The consolidated turnover was decreased to Rs.168.53 Crs from Rs.228.61 crs in the previous year. The Net Loss was decreased to Rs.8.63 crs from Rs.11.12 crs in the previous year.
The long charter of the Barge, VIKRANT DOLPHIN owned by the wholly owned subsidiary, Dolphin Offshore Enterprises (M) Pvt Ltd with M/s. Representaciones Y Distribuciones Evya SA de CV, 2 (Evya), Mexico is facing lot of uncertainties and issues. The Charterer vide letter dated May 13, 2016 terminated the charter w.e.f. May 30, 2016, The subsidiary company took the redelivery of the Barge with all the defects stated in the re-delivery survey report. As per the provision of the C/P the Charterers are liable to pay 90% of the charter hire of the balance period as compensation for the early termination. This matter has been referred to arbitration before LMAA, London. The Charterer has filed petition under bankruptcy Laws of Mexico. The Charterer owes substantial amount of money under the Charter party to the subsidiary company.

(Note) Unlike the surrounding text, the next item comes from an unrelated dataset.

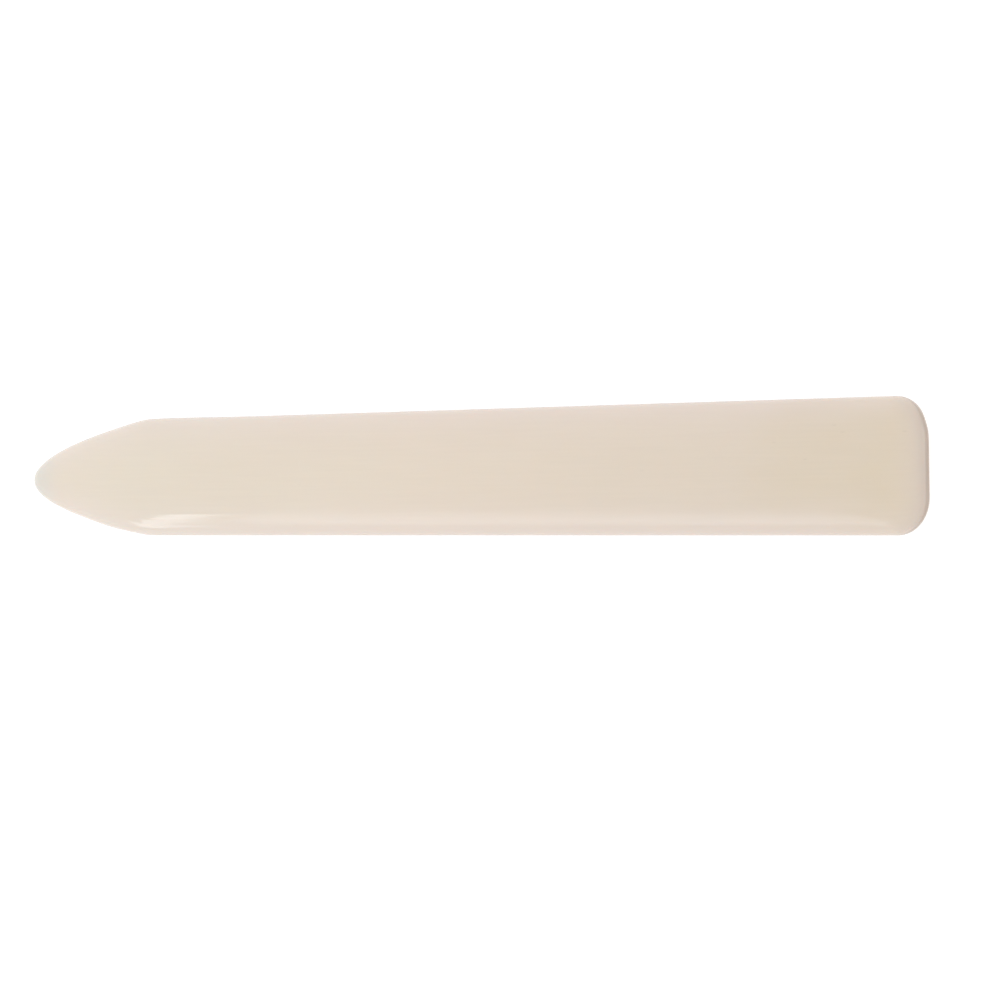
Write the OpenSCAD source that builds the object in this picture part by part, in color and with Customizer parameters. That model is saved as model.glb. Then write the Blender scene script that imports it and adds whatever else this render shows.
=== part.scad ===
// Bone folder: one flat blade of polished bone, with a leaf-shaped point at one end
// and a square heel with rounded corners at the other. Both faces are alike.
// It lies on Z = 0 along X, its point towards -X, and the origin is under its middle.

/* [Blade] */
// Length of the folder, from the tip of its point to its heel
folder_length = 205; // [150:1:260]
// Width across the heel, the widest place
heel_width = 24; // [18:0.5:36]
// Width at the shoulder, where the sides end and the point begins
shoulder_width = 21.4; // [14:0.1:30]
// Thickness between the two flat faces
thickness = 3.4; // [2.4:0.1:6]

/* [Point] */
// Length of the point, from its tip back to the shoulder
point_length = 29; // [20:0.5:60]
// Radius of the tip, seen from above
tip_radius = 2.5; // [1:0.1:4]
// Thickness at the tip, where both faces are ground down
tip_thickness = 1.6; // [1:0.1:2.4]

/* [Heel] */
// Radius of the heel's two corners, seen from above
corner_radius = 6.6; // [2:0.1:9]

/* [Rim] */
// Width of the rounded rim, from the outer edge in to the flat faces
rim_width = 5.5; // [2:0.1:8]
// Fullness of the rim: 2 is an ellipse, and more keeps its thickness nearer to the edge
rim_fullness = 2.5; // [2:0.1:4]

/* [Hidden] */
bone_colour = "#E6DBC8";
round_steps = 32;       // sides of each disc, a multiple of 4 so that it reaches its full radius
rim_steps = 6;          // facets from the middle of the edge to a flat face
point_steps = 12;       // gaps between the discs that are strung along the point
rim_share = 0.9;        // most of a disc's radius that its rim may take
tip_x = -folder_length / 2 + tip_radius;
shoulder_x = -folder_length / 2 + point_length;
corner_x = folder_length / 2 - corner_radius;
corner_y = heel_width / 2 - corner_radius;

function between(start, end, share) = start + (end - start) * share;

// Height or depth along the rim's superellipse, for a sine or a cosine
function fuller(part) = sign(part) * abs(part) ^ (2 / rim_fullness);

// Disc with a rounded rim, flat in the middle of both faces
module rimmed_disc(radius, height) {
    rim = min(rim_width, rim_share * radius);
    edge = [for (step = [-rim_steps:rim_steps])
        let (angle = 90 * step / rim_steps)
        [radius - rim * (1 - fuller(cos(angle))), height / 2 * fuller(sin(angle))]];
    rotate_extrude($fn = round_steps)
        polygon(concat([[0, -height / 2]], edge, [[0, height / 2]]));
}

// One disc of the point, from the tip at share 0 to the shoulder at share 1.
// Its radius squared grows evenly, so that the discs together touch two parabolas,
// and its height grows quickly at first and then levels out.
module point_disc(share) {
    radius = sqrt(between(tip_radius ^ 2, (shoulder_width / 2) ^ 2, share));
    height = between(tip_thickness, thickness, sin(90 * share));
    translate([between(tip_x, shoulder_x, share), 0, 0])
        rimmed_disc(radius, height);
}

// The blade's whole outer shape, about its middle plane
module blade() {
    hull() {
        for (i = [0:point_steps])
            point_disc(i / point_steps);
        for (side = [-1, 1])
            translate([corner_x, side * corner_y, 0])
                rimmed_disc(corner_radius, thickness);
    }
}

// The blade, planed between its two faces so that each is a single plane
module folder_body() {
    color(bone_colour)
    intersection() {
        translate([0, 0, thickness / 2])
            blade();
        translate([-folder_length, -heel_width, 0])
            cube([2 * folder_length, 2 * heel_width, thickness]);
    }
}

folder_body();
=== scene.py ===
import math

import bmesh
import bpy
import numpy as np
from mathutils import Matrix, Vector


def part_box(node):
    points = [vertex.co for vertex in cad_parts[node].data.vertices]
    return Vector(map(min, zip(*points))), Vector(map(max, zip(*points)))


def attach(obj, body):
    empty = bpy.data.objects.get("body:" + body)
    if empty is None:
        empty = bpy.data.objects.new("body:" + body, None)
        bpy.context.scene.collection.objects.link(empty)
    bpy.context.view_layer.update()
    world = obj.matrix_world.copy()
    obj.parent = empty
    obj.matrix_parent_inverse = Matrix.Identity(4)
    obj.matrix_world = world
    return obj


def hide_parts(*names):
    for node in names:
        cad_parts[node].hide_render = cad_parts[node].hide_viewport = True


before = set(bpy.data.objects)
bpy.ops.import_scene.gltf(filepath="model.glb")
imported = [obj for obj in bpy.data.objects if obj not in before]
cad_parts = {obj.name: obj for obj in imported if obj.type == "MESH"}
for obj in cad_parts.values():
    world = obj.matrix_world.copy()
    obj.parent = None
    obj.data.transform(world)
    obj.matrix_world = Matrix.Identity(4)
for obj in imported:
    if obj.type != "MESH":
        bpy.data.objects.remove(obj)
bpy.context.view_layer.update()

# ---------------------------------------------------------------------------------------
# The blade
# The whole tool is one blade of cattle leg bone, sawn lengthways out of the shaft, ground
# to a leaf-shaped point and a square heel, rounded over on every edge and buffed.
# ---------------------------------------------------------------------------------------

MM = 0.001

blade_low, blade_high = (np.array(corner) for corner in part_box("folder_body"))
blade_width, blade_thickness = (blade_high - blade_low)[1:]
blade_middle = (blade_low + blade_high) / 2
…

ONGC had issued many tenders. The Company was able to pick up two contracts from ONGC, viz, (1) 64 Western Offshore Platform Makeover Project (2) Protective Coating of Wellhead Platforms Project-1 (In consortium with HAL Offshore).
The current order book position of the Company is around Rs.350 crs.
ONGC is likely to come out again with many high value tenders. Your Company is doing its best to get more orders from ONGC.
The barge Vikrant Dolphin owned by the wholly owned Mauritius subsidiary is undergoing repairs and efforts are on to find a gainful deployment of the said Barge.
With the price of oil stabilising at current levels, the investments in Oil and Gas sector is picking up in Saudi Arabia, UAE, other Middle East Countries. As a result, your Company has also procured some orders from Middle East.
In view of the above, the performance of your Company is expected to be substantially better during the FY 2018-2019.
As you are aware, your Company places a lot of emphasis on HSE and is accredited with OHSAS 18001-2007 & ISO 14001-2004.
I would like to inform you that in this Annual General Meeting of your Company, in accordance with the Articles of Association of the Company and the provisions of the Companies Act, 2013, Mr. Satpal Singh will be retiring by rotation, and being eligible, will be seeking re-appointment. Mr. Kiran Vaidya has been appointed as an Additional Director on April 25, 2018 and he will be seeking the shareholders approval for appointment as an Independent Director for 5 years. Mrs. Vasantha S Bharucha resigned from the Board of Directors of the Company w.e.f. November 26, 2017. I, along with the members of the Board, the Management and the staff express our appreciation for her matured advice given during her tenure in the Board.
I would like to re-iterate our strong commitment to good Corporate Governance. We are continuously striving to improve the quality of our disclosures..
I express my gratitude to all the shareholders for their continued co-operation. I thank my fellow Directors for their support and valuable guidance. I also thank our government, bankers, employees, our customers, dealers, suppliers and other business associates for their support and cooperation.
I look forward to your continued support to take the Company ahead to a promising future.